[Exercise data]
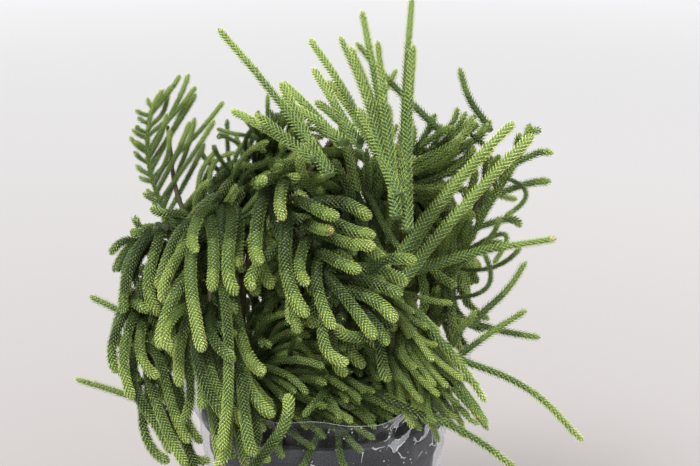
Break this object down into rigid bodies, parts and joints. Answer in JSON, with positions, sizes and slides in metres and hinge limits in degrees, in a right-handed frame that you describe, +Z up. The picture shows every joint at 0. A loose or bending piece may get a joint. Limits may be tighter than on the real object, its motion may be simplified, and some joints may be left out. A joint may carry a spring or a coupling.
{
  "type": "bunch of cut monkey puzzle branches in a florist's bucket",
  "caption": "Bunch of cut monkey puzzle branches, with rope-like shoots of small overlapping leaves, in a dark plastic bucket with a clear film sleeve.",
  "frame": {"origin": "centre of the bucket's flat underside", "axes": "+Z up along the bucket's axis, -Y towards the front of the bunch, +X to its right seen from the front"},
  "size_m": [0.5166, 0.3827, 0.7105],
  "materials": {
    "bucket_plastic": "satin",
    "clear_film": "gloss",
    "cut_stem": "rough",
    "dark_foliage": "satin",
    "fresh_foliage": "satin",
    "long_shoot": "satin"
  },
  "bodies": {
    "root": {"bucket": "bucket_plastic", "film_sleeve": "clear_film", "stem_1": "cut_stem", "stem_2": "cut_stem", "stem_3": "cut_stem", "stem_4": "cut_stem", "stem_5": "cut_stem", "stem_6": "cut_stem", "stem_7": "cut_stem", "fall_back": "fresh_foliage", "fall_back_left": "fresh_foliage", "fall_back_right": "fresh_foliage", "fall_front": "fresh_foliage", "fall_front_left": "fresh_foliage", "fall_front_right": "fresh_foliage", "fall_left": "fresh_foliage", "fall_left_rear": "fresh_foliage", "fall_right": "fresh_foliage", "frond_left_rear": "dark_foliage", "frond_right": "dark_foliage", "heart": "dark_foliage", "ridge_left": "dark_foliage", "ridge_right": "dark_foliage", "skirt_back": "dark_foliage", "skirt_front": "dark_foliage", "tuft_left": "dark_foliage", "spray_1": "long_shoot", "spray_10": "long_shoot", "spray_2": "long_shoot", "spray_3": "long_shoot", "spray_4": "long_shoot", "spray_5": "long_shoot", "spray_6": "long_shoot", "spray_7": "long_shoot", "spray_8": "long_shoot", "spray_9": "long_shoot", "whip_back": "long_shoot", "whip_back_left": "long_shoot", "whip_back_low": "long_shoot", "whip_back_right": "long_shoot", "whip_crossing": "long_shoot", "whip_left_arm": "long_shoot", "whip_left_rear": "long_shoot", "whip_low_front": "long_shoot", "whip_low_inner": "long_shoot", "whip_low_middle": "long_shoot", "whip_low_right": "long_shoot", "whip_right_arm": "long_shoot", "whip_right_curl": "long_shoot", "whip_right_rear": "long_shoot", "whip_right_short": "long_shoot", "whip_right_up": "long_shoot", "whip_upper_right": "long_shoot"}
  },
  "joints": []
}
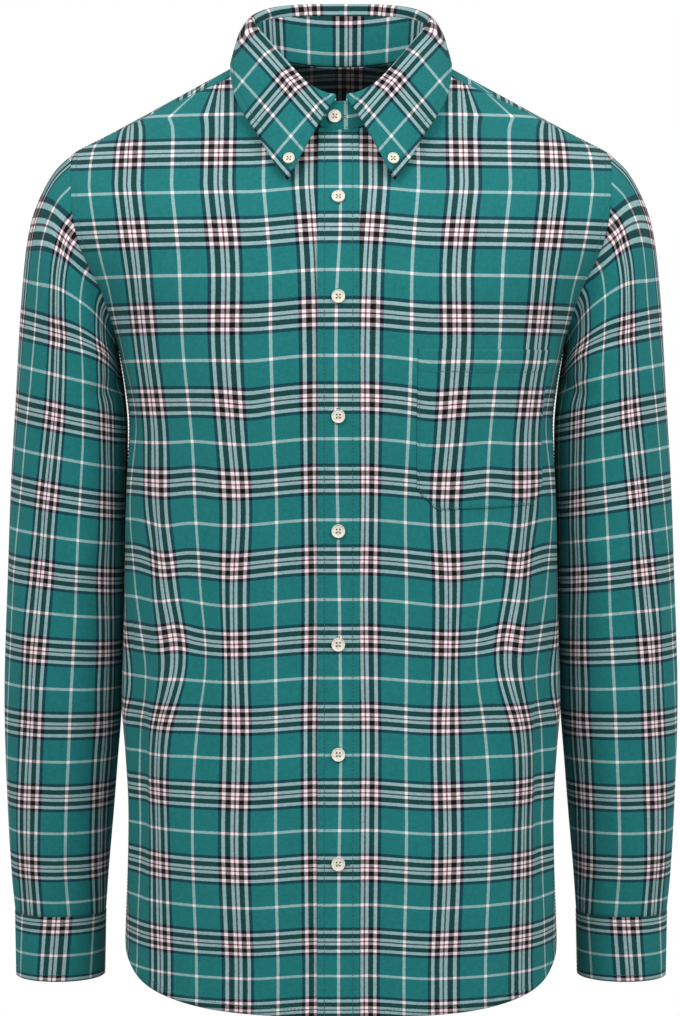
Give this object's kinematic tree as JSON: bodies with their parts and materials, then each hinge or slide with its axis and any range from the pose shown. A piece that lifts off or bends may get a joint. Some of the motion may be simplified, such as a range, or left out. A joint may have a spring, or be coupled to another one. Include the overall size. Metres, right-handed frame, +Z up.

[Task to complete] Return every entry verbatim.

[Output for this task]
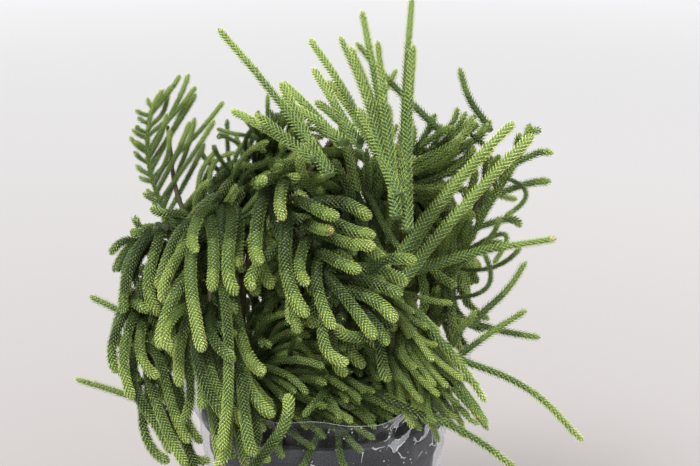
Break this object down into rigid bodies, parts and joints. Answer in JSON, with positions, sizes and slides in metres and hinge limits in degrees, in a right-handed frame that you describe, +Z up. The picture shows every joint at 0. A loose or bending piece may get a joint. Limits may be tighter than on the real object, its motion may be simplified, and some joints may be left out. A joint may carry a spring or a coupling.
{
  "type": "bunch of cut monkey puzzle branches in a florist's bucket",
  "caption": "Bunch of cut monkey puzzle branches, with rope-like shoots of small overlapping leaves, in a dark plastic bucket with a clear film sleeve.",
  "frame": {"origin": "centre of the bucket's flat underside", "axes": "+Z up along the bucket's axis, -Y towards the front of the bunch, +X to its right seen from the front"},
  "size_m": [0.5166, 0.3827, 0.7105],
  "materials": {
    "bucket_plastic": "satin",
    "clear_film": "gloss",
    "cut_stem": "rough",
    "dark_foliage": "satin",
    "fresh_foliage": "satin",
    "long_shoot": "satin"
  },
  "bodies": {
    "root": {"bucket": "bucket_plastic", "film_sleeve": "clear_film", "stem_1": "cut_stem", "stem_2": "cut_stem", "stem_3": "cut_stem", "stem_4": "cut_stem", "stem_5": "cut_stem", "stem_6": "cut_stem", "stem_7": "cut_stem", "fall_back": "fresh_foliage", "fall_back_left": "fresh_foliage", "fall_back_right": "fresh_foliage", "fall_front": "fresh_foliage", "fall_front_left": "fresh_foliage", "fall_front_right": "fresh_foliage", "fall_left": "fresh_foliage", "fall_left_rear": "fresh_foliage", "fall_right": "fresh_foliage", "frond_left_rear": "dark_foliage", "frond_right": "dark_foliage", "heart": "dark_foliage", "ridge_left": "dark_foliage", "ridge_right": "dark_foliage", "skirt_back": "dark_foliage", "skirt_front": "dark_foliage", "tuft_left": "dark_foliage", "spray_1": "long_shoot", "spray_10": "long_shoot", "spray_2": "long_shoot", "spray_3": "long_shoot", "spray_4": "long_shoot", "spray_5": "long_shoot", "spray_6": "long_shoot", "spray_7": "long_shoot", "spray_8": "long_shoot", "spray_9": "long_shoot", "whip_back": "long_shoot", "whip_back_left": "long_shoot", "whip_back_low": "long_shoot", "whip_back_right": "long_shoot", "whip_crossing": "long_shoot", "whip_left_arm": "long_shoot", "whip_left_rear": "long_shoot", "whip_low_front": "long_shoot", "whip_low_inner": "long_shoot", "whip_low_middle": "long_shoot", "whip_low_right": "long_shoot", "whip_right_arm": "long_shoot", "whip_right_curl": "long_shoot", "whip_right_rear": "long_shoot", "whip_right_short": "long_shoot", "whip_right_up": "long_shoot", "whip_upper_right": "long_shoot"}
  },
  "joints": []
}
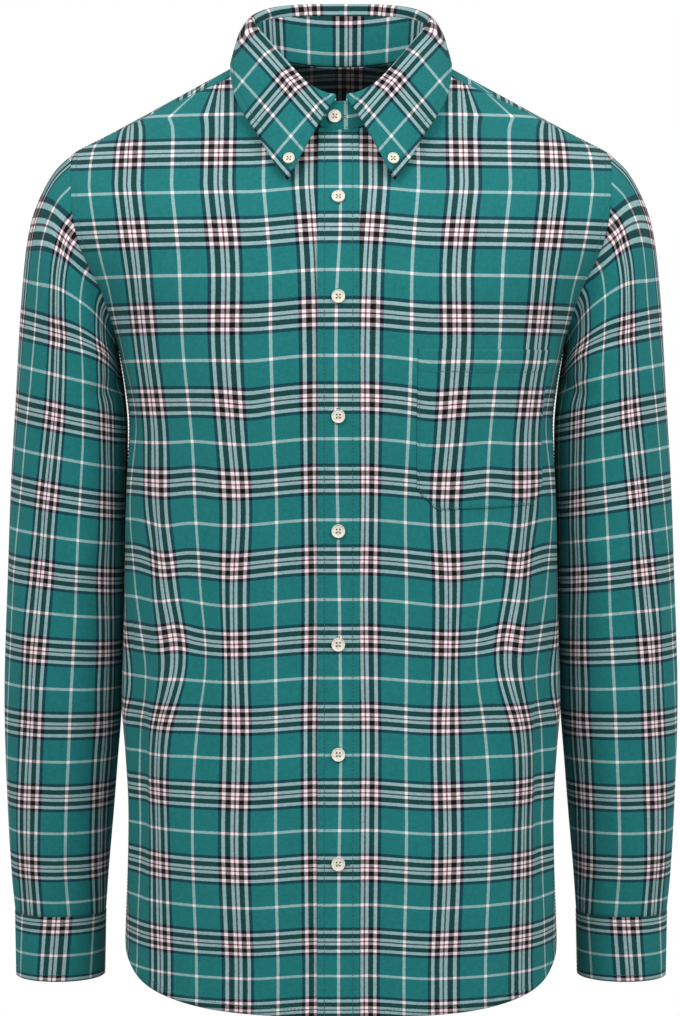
Give this object's kinematic tree as JSON: bodies with their parts and materials, then each hinge or slide with its axis and any range from the pose shown. A piece that lifts off or bends may get a joint. Some of the motion may be simplified, such as a range, or left out. A joint may have a spring, or be coupled to another one. Include the overall size. Metres, right-handed frame, +Z up.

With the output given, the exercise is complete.